Das andauernde Wegklicken der Cookie-Banner nervt doch mächtig. Was hat das mit Datenschutz zu tun?
Es geht dabei darum, dass Kundinnen und Kunden selbst bestimmen können, was mit ihren Daten im Online-Bereich passiert. Das Anliegen ist sinnvoll, auch wenn die Cookie-Banner in der Tat nerven. Online-Shops leben aber stark vom Kundenvertrauen, weil sie oft sensible Daten verarbeiten. Es ist deshalb von Vorteil, den Kundinnen und Kunden zu erklären, was mit ihren Daten geschieht.
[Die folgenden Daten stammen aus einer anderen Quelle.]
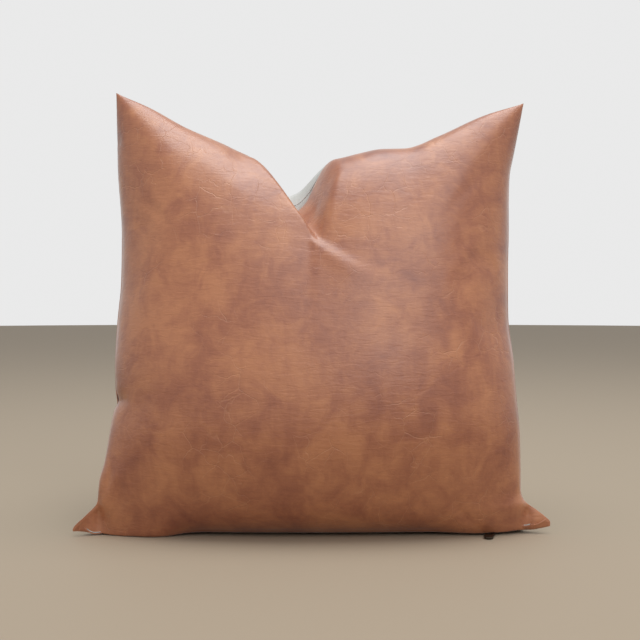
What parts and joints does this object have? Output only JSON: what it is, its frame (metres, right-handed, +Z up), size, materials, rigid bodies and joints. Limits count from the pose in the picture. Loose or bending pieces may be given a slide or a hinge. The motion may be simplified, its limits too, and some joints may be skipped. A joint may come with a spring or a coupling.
{
  "type": "throw pillow",
  "caption": "Square throw pillow standing on its bottom edge, leather-look front, woven back, zipped cover over a loose inner cushion.",
  "frame": {"origin": "on the flat patch under the pillow that rests on the floor, below the middle of the zipped edge", "axes": "+Z up, the leather-look front faces -Y, +X is to the right when looking at the front"},
  "size_m": [0.492, 0.199, 0.46],
  "materials": {
    "faux_leather": "satin",
    "woven_back": "matte",
    "insert_casing": "matte",
    "fibre_filling": "matte",
    "zip_tape": "matte",
    "zip_coil": "satin",
    "dark_metal": "satin",
    "brown_thread": "matte",
    "white_thread": "matte"
  },
  "bodies": {
    "cushion": {"front_panel": "faux_leather", "back_panel": "woven_back", "seam_thread": "brown_thread", "insert_front_panel": "insert_casing", "insert_back_panel": "insert_casing", "insert_seam_thread": "white_thread", "insert_filling": "fibre_filling", "zip_tape_front": "zip_tape", "zip_tape_back": "zip_tape", "zip_teeth_front": "zip_coil", "zip_teeth_back": "zip_coil", "zip_top_stop_front": "dark_metal", "zip_top_stop_back": "dark_metal", "zip_bottom_stop": "dark_metal", "zip_thread_front": "white_thread", "zip_thread_back": "white_thread"},
    "slider": {"zip_slider": "dark_metal"},
    "pull": {"zip_pull": "dark_metal"}
  },
  "joints": [
    {"name": "zip_slide", "type": "slide", "parent": "cushion", "child": "slider", "axis": [-1, 0, 0], "range_m": [0, 0.374], "deforming": ["zip_teeth_front", "zip_teeth_back"]},
    {"name": "pull_swing", "type": "hinge", "parent": "slider", "child": "pull", "pos_m": [0.189, -0.046, 0.0019], "axis": [1, 0, 0], "range_deg": [0, 150]}
  ]
}
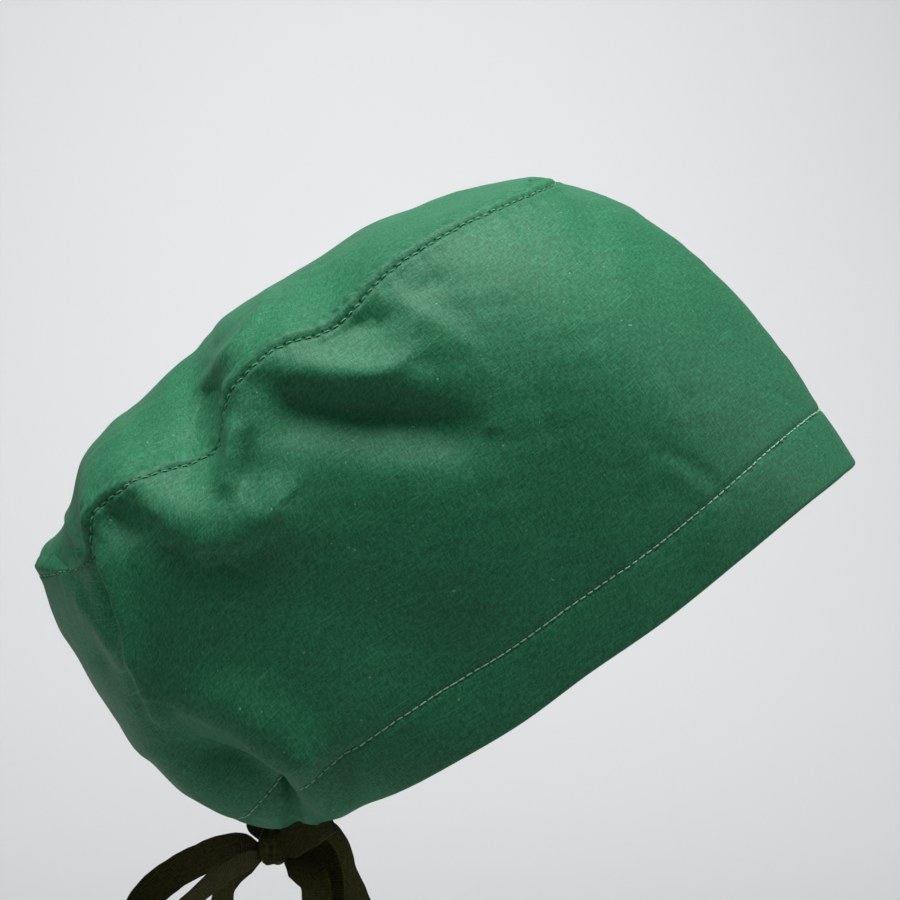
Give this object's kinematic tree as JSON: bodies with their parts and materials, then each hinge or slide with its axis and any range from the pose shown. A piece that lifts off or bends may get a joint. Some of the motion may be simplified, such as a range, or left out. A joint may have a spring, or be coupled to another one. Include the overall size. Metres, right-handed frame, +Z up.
{
  "type": "scrub cap",
  "caption": "Soft cloth scrub cap in its worn shape: oval crown, deep side band, full back pouch, turned hem and a ribbon bow at the nape.",
  "frame": {"origin": "centre of the head opening, where the cap sits on a head", "axes": "+X towards the wearer's front, -Y towards the wearer's right, +Z up"},
  "size_m": [0.2935, 0.1658, 0.3104],
  "materials": {
    "cap_cloth": "plain weave cotton, soft sheen",
    "ribbon": "flat tape with fine cross ribs"
  },
  "bodies": {
    "root": {"crown_panel": "cap_cloth", "side_band": "cap_cloth", "hem_casing": "cap_cloth", "tie_knot": "ribbon", "tie_loop_back": "ribbon", "tie_loop_front": "ribbon", "tie_tail_back": "ribbon", "tie_tail_front": "ribbon", "tie_lead_right": "ribbon", "tie_lead_left": "ribbon"}
  },
  "joints": []
}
Das neue DSG ist deshalb auch eine Chance, gegen aussen transparenter und gegen innen strukturierter mit Daten umzugehen. Keine Fragen: Dies wird sich positiv auf den Schutz der Daten auswirken.

Bringt das neue DSG auch Fortschritte in Sachen Cyber Security?
Jein. Das neue DSG enthält kaum konkrete Vorgaben zur Cyber-Security. Das ist auch nicht zwingend nötig. Denn nach heutigem und nach künftigem Recht sind die Unternehmen generell verpflichtet, mit technischen und organisatorischen Massnahmen für eine «angemessene Datensicherheit» zu sorgen. Das Gesetz listet hierfür keine konkreten Massnahmen auf. Da wäre auch fast nicht möglich. Aber das neue DSG sieht bei Verletzungen der Datensicherheit eine Meldepflicht vor. Wird ein Unternehmen gehackt, muss es dies u.U. dem EDÖB melden. Es müssen auch die Personen informiert werden, die von einer Sicherheits-verletzung betroffen sind, jedenfalls wenn das zu ihrem Schutz nötig ist.

Das Parlament hat vier Jahre lang über dem neuen DSG gebrütet, obwohl in der EU längst ein neues Datenschutzgesetz (DSGVO) gilt? Wieso braucht die Schweiz eine Sonderlösung?
Das ist eine gute Frage. Man hätte auch einfach die DSGVO übernehmen können. Aber die europäische Gesetzgebung ist von einer ganz anderen Kultur geprägt als das Datenschutzrecht in der Schweiz. Die EU atmet den Geist einer Verbotskultur. Manche Regelungen sind kleinlich und sehr detailliert, was letztlich zu einem enormen Dokumentationsaufwand führt. Das alles passt schlecht zur liberaleren Schweiz. Hinzu kommt, dass eine Schweizer DSGVO im Parlament nicht mehrheitsfähig gewesen wäre. Themen wie etwa das Profiling oder das neue Recht auf Datenportabilität haben schon für endlose Diskussionen gesorgt.
Am Ende hat der Gesetzgeber einen Mittelweg gewählt.

Gibt es auch inhaltliche Differenzen vom neuen Schweizer Datenschutzgesetz zur europäischen DSGVO?
Ja, davon gibt es viele. Ich würde das neue DSG vereinfacht als DSGVO-light bezeichnen. Ein typisches Beispiel ist etwa die Pflicht, Sicherheitsverletzungen
zu melden. Das hat man im Grundsatz zwar übernommen, ist aber in der Umsetzung pragmatischer als bei den Kollegen in Brüssel. Verletzungen im Bagatellbereich müssen in der Schweiz z.B. nicht gemeldet werden. Bei anderen Punkten ist es ähnlich. Aber es gibt auch Fälle, wo das DSG strenger ist als die DSGVO - etwa, dass bei besonders riskanten Bearbeitungen die Pflicht besteht, ein Bearbeitungsreglement zu erstellen.